#### RAW DATA

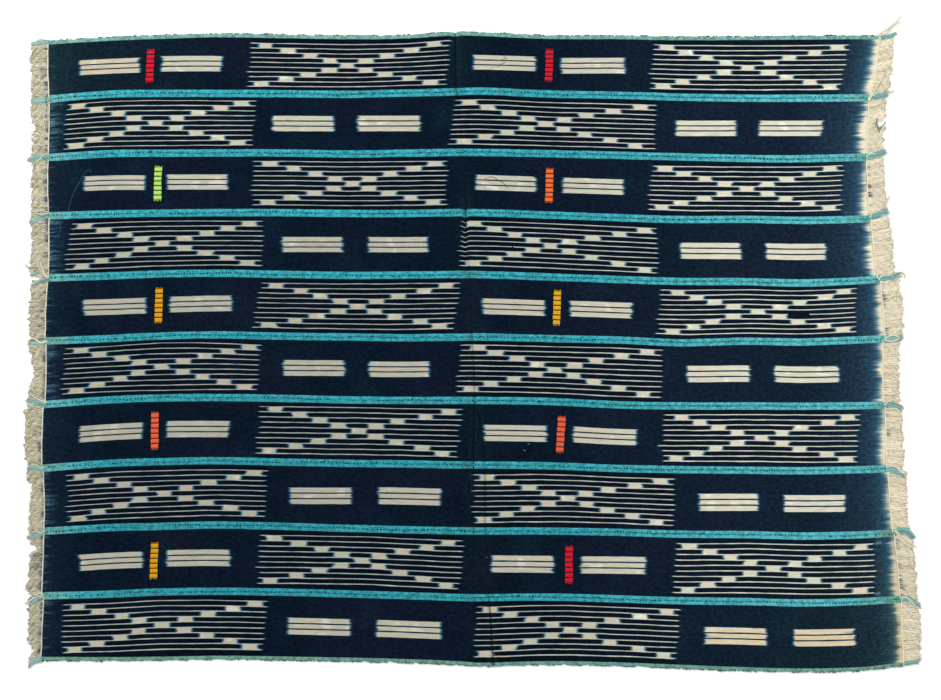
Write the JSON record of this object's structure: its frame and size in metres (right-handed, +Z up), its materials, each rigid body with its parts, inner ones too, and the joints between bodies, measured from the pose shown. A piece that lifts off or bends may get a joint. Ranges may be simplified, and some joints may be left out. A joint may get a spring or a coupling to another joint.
{
  "type": "strip-woven cloth",
  "caption": "Indigo cotton cloth of narrow woven strips sewn side by side, with resist-dyed blocks, turquoise selvedges, corded ends and a short undyed fringe, lying flat.",
  "frame": {"origin": "centre of the overall rectangle of the laid cloth, on the surface that it lies on", "axes": "X along the woven strips, from the left fringe to the right fringe; Y across the strips, with the upper edge of the picture towards +Y; Z up from the surface, out of the cloth's face"},
  "size_m": [1.7012, 1.2473, 0.0045],
  "materials": {
    "indigo_weave": "matte hand-woven cotton, dark indigo",
    "heading_cord": "matte twisted cotton cord, cream",
    "fringe": "matte undyed cotton yarn"
  },
  "bodies": {
    "root": {"woven_strip_01": "indigo_weave", "woven_strip_02": "indigo_weave", "woven_strip_03": "indigo_weave", "woven_strip_04": "indigo_weave", "woven_strip_05": "indigo_weave", "woven_strip_06": "indigo_weave", "woven_strip_07": "indigo_weave", "woven_strip_08": "indigo_weave", "woven_strip_09": "indigo_weave", "woven_strip_10": "indigo_weave", "heading_cord_left_01": "heading_cord", "heading_cord_left_02": "heading_cord", "heading_cord_left_03": "heading_cord", "heading_cord_left_04": "heading_cord", "heading_cord_left_05": "heading_cord", "heading_cord_left_06": "heading_cord", "heading_cord_left_07": "heading_cord", "heading_cord_left_08": "heading_cord", "heading_cord_left_09": "heading_cord", "heading_cord_left_10": "heading_cord", "fringe_left_01": "fringe", "fringe_left_02": "fringe", "fringe_left_03": "fringe", "fringe_left_04": "fringe", "fringe_left_05": "fringe", "fringe_left_06": "fringe", "fringe_left_07": "fringe", "fringe_left_08": "fringe", "fringe_left_09": "fringe", "fringe_left_10": "fringe", "heading_cord_right_01": "heading_cord", "heading_cord_right_02": "heading_cord", "heading_cord_right_03": "heading_cord", "heading_cord_right_04": "heading_cord", "heading_cord_right_05": "heading_cord", "heading_cord_right_06": "heading_cord", "heading_cord_right_07": "heading_cord", "heading_cord_right_08": "heading_cord", "heading_cord_right_09": "heading_cord", "heading_cord_right_10": "heading_cord", "fringe_right_01": "fringe", "fringe_right_02": "fringe", "fringe_right_03": "fringe", "fringe_right_04": "fringe", "fringe_right_05": "fringe", "fringe_right_06": "fringe", "fringe_right_07": "fringe", "fringe_right_08": "fringe", "fringe_right_09": "fringe", "fringe_right_10": "fringe"}
  },
  "joints": []
}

########

Everything in the listing above should be restated exactly.

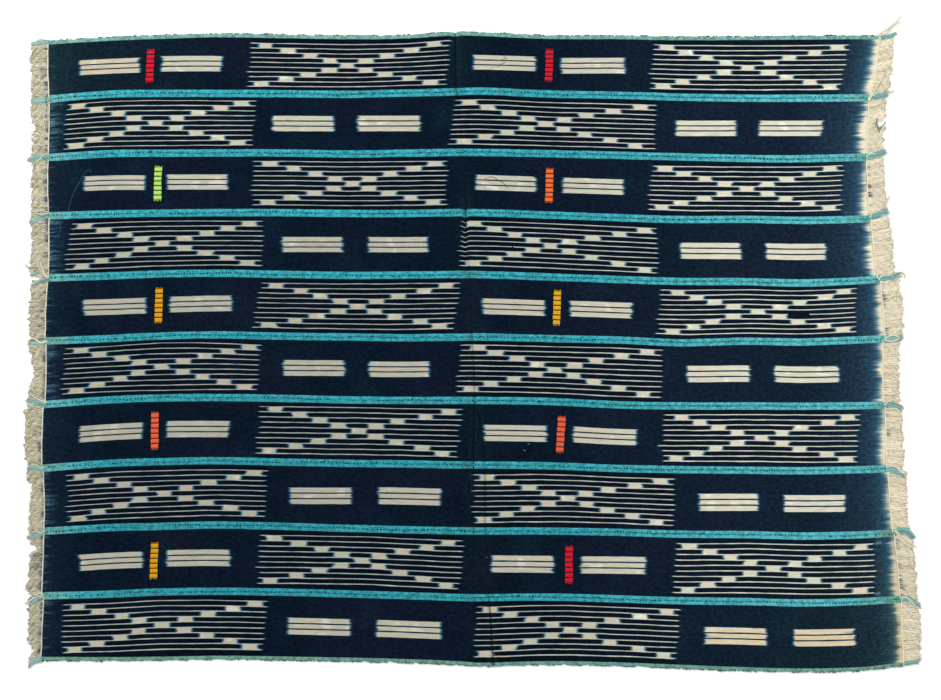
Write the JSON record of this object's structure: its frame and size in metres (right-handed, +Z up), its materials, each rigid body with its parts, inner ones too, and the joints between bodies, measured from the pose shown. A piece that lifts off or bends may get a joint. Ranges may be simplified, and some joints may be left out. A joint may get a spring or a coupling to another joint.
{
  "type": "strip-woven cloth",
  "caption": "Indigo cotton cloth of narrow woven strips sewn side by side, with resist-dyed blocks, turquoise selvedges, corded ends and a short undyed fringe, lying flat.",
  "frame": {"origin": "centre of the overall rectangle of the laid cloth, on the surface that it lies on", "axes": "X along the woven strips, from the left fringe to the right fringe; Y across the strips, with the upper edge of the picture towards +Y; Z up from the surface, out of the cloth's face"},
  "size_m": [1.7012, 1.2473, 0.0045],
  "materials": {
    "indigo_weave": "matte hand-woven cotton, dark indigo",
    "heading_cord": "matte twisted cotton cord, cream",
    "fringe": "matte undyed cotton yarn"
  },
  "bodies": {
    "root": {"woven_strip_01": "indigo_weave", "woven_strip_02": "indigo_weave", "woven_strip_03": "indigo_weave", "woven_strip_04": "indigo_weave", "woven_strip_05": "indigo_weave", "woven_strip_06": "indigo_weave", "woven_strip_07": "indigo_weave", "woven_strip_08": "indigo_weave", "woven_strip_09": "indigo_weave", "woven_strip_10": "indigo_weave", "heading_cord_left_01": "heading_cord", "heading_cord_left_02": "heading_cord", "heading_cord_left_03": "heading_cord", "heading_cord_left_04": "heading_cord", "heading_cord_left_05": "heading_cord", "heading_cord_left_06": "heading_cord", "heading_cord_left_07": "heading_cord", "heading_cord_left_08": "heading_cord", "heading_cord_left_09": "heading_cord", "heading_cord_left_10": "heading_cord", "fringe_left_01": "fringe", "fringe_left_02": "fringe", "fringe_left_03": "fringe", "fringe_left_04": "fringe", "fringe_left_05": "fringe", "fringe_left_06": "fringe", "fringe_left_07": "fringe", "fringe_left_08": "fringe", "fringe_left_09": "fringe", "fringe_left_10": "fringe", "heading_cord_right_01": "heading_cord", "heading_cord_right_02": "heading_cord", "heading_cord_right_03": "heading_cord", "heading_cord_right_04": "heading_cord", "heading_cord_right_05": "heading_cord", "heading_cord_right_06": "heading_cord", "heading_cord_right_07": "heading_cord", "heading_cord_right_08": "heading_cord", "heading_cord_right_09": "heading_cord", "heading_cord_right_10": "heading_cord", "fringe_right_01": "fringe", "fringe_right_02": "fringe", "fringe_right_03": "fringe", "fringe_right_04": "fringe", "fringe_right_05": "fringe", "fringe_right_06": "fringe", "fringe_right_07": "fringe", "fringe_right_08": "fringe", "fringe_right_09": "fringe", "fringe_right_10": "fringe"}
  },
  "joints": []
}